===== Exercise data =====

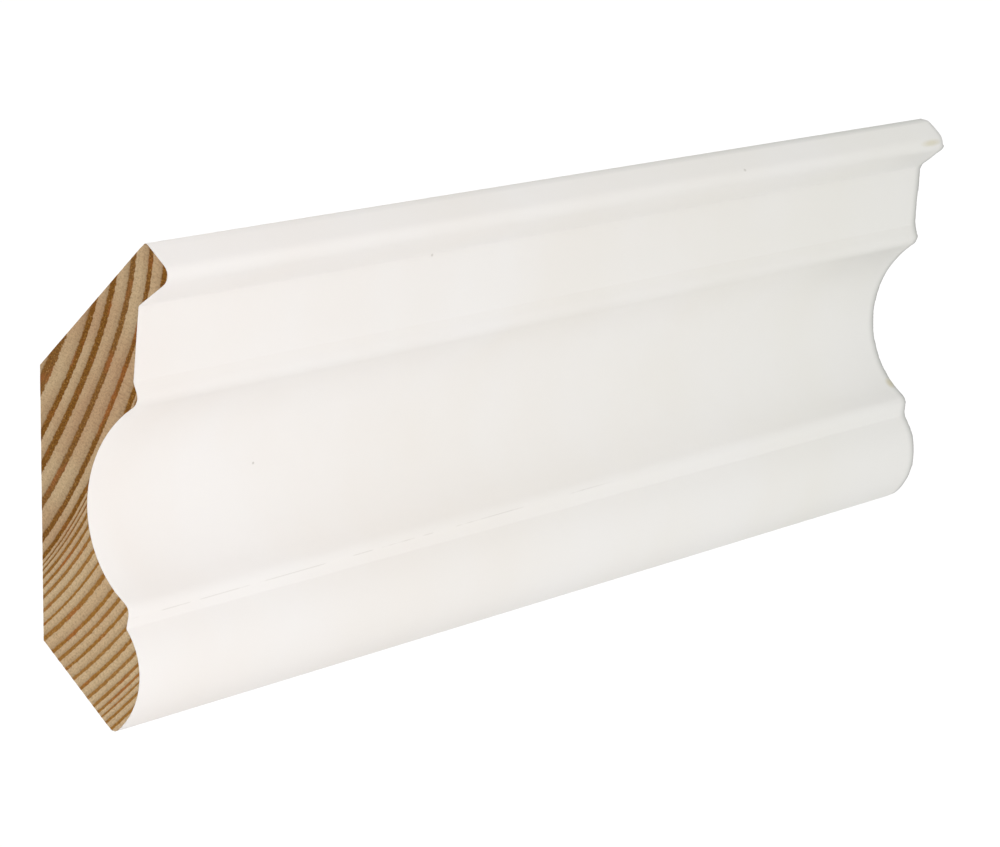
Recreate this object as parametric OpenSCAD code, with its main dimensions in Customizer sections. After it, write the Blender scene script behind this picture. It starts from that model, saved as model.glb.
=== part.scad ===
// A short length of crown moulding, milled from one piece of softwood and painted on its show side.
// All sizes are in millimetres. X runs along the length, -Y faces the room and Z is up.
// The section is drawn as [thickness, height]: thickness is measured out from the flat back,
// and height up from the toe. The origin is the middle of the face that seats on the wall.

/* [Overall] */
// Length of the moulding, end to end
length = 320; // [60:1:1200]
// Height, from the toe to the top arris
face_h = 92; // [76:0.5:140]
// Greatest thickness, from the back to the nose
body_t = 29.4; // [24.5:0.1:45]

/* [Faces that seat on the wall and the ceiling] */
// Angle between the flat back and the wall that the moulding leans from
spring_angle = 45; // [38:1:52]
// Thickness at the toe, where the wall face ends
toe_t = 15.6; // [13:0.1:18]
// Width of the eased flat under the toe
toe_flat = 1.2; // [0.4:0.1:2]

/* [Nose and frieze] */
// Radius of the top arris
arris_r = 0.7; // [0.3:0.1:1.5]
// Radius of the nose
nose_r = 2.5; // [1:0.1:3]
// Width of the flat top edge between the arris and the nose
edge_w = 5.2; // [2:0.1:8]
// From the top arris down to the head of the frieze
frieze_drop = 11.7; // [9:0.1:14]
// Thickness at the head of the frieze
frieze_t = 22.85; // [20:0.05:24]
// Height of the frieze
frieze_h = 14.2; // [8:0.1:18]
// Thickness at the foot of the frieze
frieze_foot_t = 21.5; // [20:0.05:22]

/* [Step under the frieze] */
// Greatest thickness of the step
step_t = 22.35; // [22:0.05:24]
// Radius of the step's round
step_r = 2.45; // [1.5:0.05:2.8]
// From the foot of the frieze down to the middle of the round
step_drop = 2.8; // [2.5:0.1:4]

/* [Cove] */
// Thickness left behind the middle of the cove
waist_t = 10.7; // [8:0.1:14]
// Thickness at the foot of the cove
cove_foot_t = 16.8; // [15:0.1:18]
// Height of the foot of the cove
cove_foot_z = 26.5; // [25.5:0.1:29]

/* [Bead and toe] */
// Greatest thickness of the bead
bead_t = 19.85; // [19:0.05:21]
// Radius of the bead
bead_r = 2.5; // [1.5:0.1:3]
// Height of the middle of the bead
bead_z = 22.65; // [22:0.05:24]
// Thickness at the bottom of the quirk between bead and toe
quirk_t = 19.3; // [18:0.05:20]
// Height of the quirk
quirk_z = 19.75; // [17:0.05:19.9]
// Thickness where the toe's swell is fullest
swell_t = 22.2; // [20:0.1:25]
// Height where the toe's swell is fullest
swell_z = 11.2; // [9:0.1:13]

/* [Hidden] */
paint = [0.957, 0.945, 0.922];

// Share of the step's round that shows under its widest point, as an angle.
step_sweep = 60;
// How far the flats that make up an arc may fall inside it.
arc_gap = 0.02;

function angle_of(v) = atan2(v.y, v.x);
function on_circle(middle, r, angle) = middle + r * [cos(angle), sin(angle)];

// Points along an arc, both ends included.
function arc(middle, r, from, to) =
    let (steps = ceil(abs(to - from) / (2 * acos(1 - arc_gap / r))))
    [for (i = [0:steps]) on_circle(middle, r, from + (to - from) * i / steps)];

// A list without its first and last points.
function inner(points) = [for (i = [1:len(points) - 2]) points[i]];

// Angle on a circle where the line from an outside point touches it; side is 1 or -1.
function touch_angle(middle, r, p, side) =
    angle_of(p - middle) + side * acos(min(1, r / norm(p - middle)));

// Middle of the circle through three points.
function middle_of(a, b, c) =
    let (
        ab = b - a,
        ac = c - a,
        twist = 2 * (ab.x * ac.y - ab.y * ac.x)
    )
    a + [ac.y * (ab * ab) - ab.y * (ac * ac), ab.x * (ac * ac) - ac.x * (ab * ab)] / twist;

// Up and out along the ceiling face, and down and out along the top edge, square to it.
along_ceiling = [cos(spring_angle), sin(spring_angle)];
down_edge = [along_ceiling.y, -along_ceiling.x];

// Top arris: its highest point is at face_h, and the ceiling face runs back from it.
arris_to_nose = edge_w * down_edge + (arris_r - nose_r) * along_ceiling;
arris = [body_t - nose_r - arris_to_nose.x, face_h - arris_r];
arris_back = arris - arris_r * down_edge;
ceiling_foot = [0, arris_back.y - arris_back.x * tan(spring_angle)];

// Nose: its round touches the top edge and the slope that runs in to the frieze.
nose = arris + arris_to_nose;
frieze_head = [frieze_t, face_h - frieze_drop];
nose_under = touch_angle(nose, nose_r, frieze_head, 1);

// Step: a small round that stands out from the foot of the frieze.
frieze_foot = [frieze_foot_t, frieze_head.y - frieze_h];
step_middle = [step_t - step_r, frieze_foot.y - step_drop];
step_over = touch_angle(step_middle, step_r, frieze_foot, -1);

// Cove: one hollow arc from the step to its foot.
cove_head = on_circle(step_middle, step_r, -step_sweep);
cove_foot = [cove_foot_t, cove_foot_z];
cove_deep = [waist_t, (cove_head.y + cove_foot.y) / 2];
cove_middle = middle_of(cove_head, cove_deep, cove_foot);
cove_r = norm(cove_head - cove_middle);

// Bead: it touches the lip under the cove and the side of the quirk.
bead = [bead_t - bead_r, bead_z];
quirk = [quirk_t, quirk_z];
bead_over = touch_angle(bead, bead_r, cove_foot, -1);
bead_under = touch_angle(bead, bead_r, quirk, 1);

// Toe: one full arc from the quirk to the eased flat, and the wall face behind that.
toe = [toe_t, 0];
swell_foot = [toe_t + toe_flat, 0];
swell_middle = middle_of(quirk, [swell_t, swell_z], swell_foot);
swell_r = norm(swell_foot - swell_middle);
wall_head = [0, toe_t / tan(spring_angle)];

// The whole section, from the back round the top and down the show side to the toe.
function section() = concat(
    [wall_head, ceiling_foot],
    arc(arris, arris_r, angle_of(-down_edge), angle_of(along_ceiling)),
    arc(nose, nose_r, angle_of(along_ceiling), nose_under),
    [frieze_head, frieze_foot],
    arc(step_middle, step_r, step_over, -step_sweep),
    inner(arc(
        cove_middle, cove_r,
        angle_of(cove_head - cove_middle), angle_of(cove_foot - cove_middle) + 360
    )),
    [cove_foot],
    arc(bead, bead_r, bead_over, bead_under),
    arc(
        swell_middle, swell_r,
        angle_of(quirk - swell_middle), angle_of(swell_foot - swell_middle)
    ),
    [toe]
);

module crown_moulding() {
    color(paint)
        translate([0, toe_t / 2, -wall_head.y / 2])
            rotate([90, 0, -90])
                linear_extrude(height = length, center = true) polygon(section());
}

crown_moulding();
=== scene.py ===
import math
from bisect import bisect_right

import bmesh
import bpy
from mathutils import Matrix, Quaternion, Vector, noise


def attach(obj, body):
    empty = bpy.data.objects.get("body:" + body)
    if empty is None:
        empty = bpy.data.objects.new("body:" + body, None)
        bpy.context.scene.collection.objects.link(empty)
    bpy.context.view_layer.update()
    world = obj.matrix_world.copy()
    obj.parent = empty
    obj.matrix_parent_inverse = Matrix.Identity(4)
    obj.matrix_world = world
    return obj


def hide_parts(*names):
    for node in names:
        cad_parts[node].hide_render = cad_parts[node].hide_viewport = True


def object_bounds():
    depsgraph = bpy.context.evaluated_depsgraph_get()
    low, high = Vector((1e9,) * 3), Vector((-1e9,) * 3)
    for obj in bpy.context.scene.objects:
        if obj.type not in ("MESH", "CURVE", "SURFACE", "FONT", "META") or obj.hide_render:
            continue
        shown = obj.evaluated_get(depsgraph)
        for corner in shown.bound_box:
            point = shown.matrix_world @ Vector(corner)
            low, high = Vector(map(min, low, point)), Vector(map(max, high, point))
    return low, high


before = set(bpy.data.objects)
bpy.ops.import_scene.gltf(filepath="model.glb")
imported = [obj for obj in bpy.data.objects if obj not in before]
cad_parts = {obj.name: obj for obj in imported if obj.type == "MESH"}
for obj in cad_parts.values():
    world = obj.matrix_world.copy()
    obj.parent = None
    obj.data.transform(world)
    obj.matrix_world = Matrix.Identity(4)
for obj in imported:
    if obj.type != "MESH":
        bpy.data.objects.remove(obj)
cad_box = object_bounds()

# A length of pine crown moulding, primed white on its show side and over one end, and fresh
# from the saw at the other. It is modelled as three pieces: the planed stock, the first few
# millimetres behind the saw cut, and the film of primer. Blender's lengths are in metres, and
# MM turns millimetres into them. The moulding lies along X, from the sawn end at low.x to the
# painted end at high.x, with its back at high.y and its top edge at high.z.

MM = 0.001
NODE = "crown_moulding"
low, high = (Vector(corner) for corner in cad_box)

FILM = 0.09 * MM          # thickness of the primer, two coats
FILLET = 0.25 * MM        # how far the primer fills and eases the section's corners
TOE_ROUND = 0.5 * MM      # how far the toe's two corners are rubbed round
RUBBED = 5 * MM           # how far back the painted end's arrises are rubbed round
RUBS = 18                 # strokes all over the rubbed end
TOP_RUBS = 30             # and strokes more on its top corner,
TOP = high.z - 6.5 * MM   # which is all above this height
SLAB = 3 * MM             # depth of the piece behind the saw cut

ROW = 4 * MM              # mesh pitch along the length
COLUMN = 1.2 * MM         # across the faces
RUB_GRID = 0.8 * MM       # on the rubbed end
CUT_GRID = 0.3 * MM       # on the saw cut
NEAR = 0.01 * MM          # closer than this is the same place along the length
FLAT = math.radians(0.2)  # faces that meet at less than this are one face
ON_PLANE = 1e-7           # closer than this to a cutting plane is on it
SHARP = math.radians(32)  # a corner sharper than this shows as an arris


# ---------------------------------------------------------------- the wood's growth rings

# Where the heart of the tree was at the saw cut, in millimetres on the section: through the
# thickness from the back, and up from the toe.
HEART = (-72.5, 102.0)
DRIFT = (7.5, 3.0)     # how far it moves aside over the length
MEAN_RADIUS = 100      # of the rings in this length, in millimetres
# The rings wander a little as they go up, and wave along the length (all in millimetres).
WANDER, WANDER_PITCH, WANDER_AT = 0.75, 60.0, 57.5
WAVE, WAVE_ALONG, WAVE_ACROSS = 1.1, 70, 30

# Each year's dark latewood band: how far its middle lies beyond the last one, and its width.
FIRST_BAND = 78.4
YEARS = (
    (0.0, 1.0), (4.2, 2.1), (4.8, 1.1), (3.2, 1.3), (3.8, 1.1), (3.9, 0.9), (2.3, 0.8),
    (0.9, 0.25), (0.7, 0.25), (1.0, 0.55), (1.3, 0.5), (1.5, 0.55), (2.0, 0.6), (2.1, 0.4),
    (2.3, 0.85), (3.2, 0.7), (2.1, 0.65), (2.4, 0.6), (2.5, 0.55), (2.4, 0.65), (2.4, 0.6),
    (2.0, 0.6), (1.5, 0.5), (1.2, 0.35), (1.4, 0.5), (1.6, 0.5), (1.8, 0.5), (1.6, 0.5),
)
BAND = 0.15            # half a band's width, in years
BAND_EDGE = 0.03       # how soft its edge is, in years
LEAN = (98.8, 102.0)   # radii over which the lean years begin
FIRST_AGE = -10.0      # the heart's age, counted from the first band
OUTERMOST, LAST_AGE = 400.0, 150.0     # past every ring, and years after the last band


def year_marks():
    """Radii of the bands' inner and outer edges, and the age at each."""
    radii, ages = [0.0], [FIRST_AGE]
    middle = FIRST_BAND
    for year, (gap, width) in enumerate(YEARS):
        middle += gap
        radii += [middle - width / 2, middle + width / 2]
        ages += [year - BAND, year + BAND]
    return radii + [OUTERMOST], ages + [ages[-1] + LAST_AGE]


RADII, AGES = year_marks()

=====
===== Exercise data =====

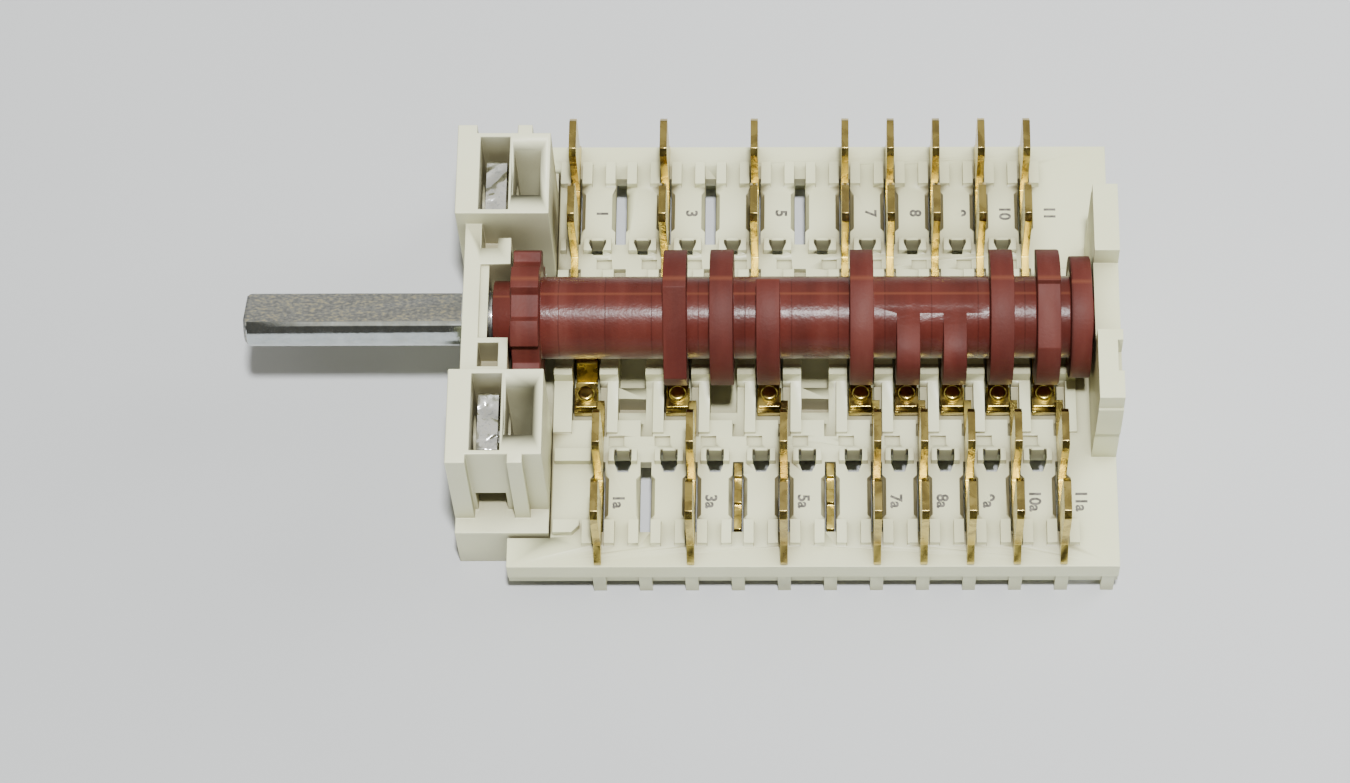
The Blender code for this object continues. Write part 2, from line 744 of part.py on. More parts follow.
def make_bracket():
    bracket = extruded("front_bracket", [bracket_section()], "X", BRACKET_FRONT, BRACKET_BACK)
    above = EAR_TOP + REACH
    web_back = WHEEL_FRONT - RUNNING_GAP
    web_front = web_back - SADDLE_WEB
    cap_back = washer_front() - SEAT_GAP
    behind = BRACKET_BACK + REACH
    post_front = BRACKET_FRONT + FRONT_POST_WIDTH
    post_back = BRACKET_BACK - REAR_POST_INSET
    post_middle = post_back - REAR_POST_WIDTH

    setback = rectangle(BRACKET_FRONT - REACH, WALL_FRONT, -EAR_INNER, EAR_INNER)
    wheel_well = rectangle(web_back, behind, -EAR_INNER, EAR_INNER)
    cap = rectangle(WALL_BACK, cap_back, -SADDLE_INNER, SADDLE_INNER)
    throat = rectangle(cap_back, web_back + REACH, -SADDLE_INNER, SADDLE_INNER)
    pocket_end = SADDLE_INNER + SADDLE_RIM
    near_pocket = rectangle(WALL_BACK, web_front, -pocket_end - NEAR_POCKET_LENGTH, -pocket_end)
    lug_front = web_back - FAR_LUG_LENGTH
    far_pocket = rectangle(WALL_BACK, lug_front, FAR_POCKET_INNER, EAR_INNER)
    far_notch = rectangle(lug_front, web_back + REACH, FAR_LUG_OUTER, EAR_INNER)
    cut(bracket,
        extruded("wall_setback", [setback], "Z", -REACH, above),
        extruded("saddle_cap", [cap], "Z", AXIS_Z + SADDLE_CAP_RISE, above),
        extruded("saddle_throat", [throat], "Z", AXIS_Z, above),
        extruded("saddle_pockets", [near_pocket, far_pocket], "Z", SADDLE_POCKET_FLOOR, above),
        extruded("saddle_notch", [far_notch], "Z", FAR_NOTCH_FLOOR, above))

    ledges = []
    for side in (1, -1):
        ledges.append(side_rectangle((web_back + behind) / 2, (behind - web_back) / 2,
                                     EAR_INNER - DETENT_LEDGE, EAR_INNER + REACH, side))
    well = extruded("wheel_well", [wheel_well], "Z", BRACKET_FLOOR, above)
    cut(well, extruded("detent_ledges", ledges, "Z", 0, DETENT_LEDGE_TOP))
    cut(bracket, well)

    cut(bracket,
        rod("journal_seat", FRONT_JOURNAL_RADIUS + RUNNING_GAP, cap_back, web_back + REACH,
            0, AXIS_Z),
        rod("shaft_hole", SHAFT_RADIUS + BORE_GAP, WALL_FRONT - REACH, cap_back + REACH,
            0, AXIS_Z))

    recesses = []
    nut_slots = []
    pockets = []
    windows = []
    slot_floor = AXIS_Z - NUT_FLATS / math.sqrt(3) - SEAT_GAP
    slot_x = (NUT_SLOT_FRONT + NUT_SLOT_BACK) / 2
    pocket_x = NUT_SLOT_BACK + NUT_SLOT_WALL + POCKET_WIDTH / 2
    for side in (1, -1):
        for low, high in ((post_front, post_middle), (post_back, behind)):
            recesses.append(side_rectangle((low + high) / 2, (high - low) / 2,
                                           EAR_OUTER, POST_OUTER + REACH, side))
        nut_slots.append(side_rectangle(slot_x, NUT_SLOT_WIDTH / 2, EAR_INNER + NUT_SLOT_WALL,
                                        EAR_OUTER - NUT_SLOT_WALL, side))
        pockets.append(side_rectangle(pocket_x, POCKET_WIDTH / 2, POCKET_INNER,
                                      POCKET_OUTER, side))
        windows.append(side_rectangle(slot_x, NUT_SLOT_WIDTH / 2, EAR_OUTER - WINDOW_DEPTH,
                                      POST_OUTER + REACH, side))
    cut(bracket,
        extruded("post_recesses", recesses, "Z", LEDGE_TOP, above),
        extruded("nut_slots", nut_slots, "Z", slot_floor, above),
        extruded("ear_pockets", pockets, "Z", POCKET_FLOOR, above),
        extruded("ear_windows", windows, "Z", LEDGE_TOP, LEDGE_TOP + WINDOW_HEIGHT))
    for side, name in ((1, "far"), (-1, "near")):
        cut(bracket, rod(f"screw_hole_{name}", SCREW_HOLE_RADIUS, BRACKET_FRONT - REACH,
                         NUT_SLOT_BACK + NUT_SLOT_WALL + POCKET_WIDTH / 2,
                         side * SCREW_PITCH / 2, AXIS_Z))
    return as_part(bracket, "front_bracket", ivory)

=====

__Challenge__:
Set down, exactly and alone, the run of lines from the line that has "color(paint)" to the line that has "low, high = Vector((1e9,)".

__Response to the exercise__:
    color(paint)
        translate([0, toe_t / 2, -wall_head.y / 2])
            rotate([90, 0, -90])
                linear_extrude(height = length, center = true) polygon(section());
}

crown_moulding();
=== scene.py ===
import math
from bisect import bisect_right

import bmesh
import bpy
from mathutils import Matrix, Quaternion, Vector, noise


def attach(obj, body):
    empty = bpy.data.objects.get("body:" + body)
    if empty is None:
        empty = bpy.data.objects.new("body:" + body, None)
        bpy.context.scene.collection.objects.link(empty)
    bpy.context.view_layer.update()
    world = obj.matrix_world.copy()
    obj.parent = empty
    obj.matrix_parent_inverse = Matrix.Identity(4)
    obj.matrix_world = world
    return obj


def hide_parts(*names):
    for node in names:
        cad_parts[node].hide_render = cad_parts[node].hide_viewport = True


def object_bounds():
    depsgraph = bpy.context.evaluated_depsgraph_get()
    low, high = Vector((1e9,) * 3), Vector((-1e9,) * 3)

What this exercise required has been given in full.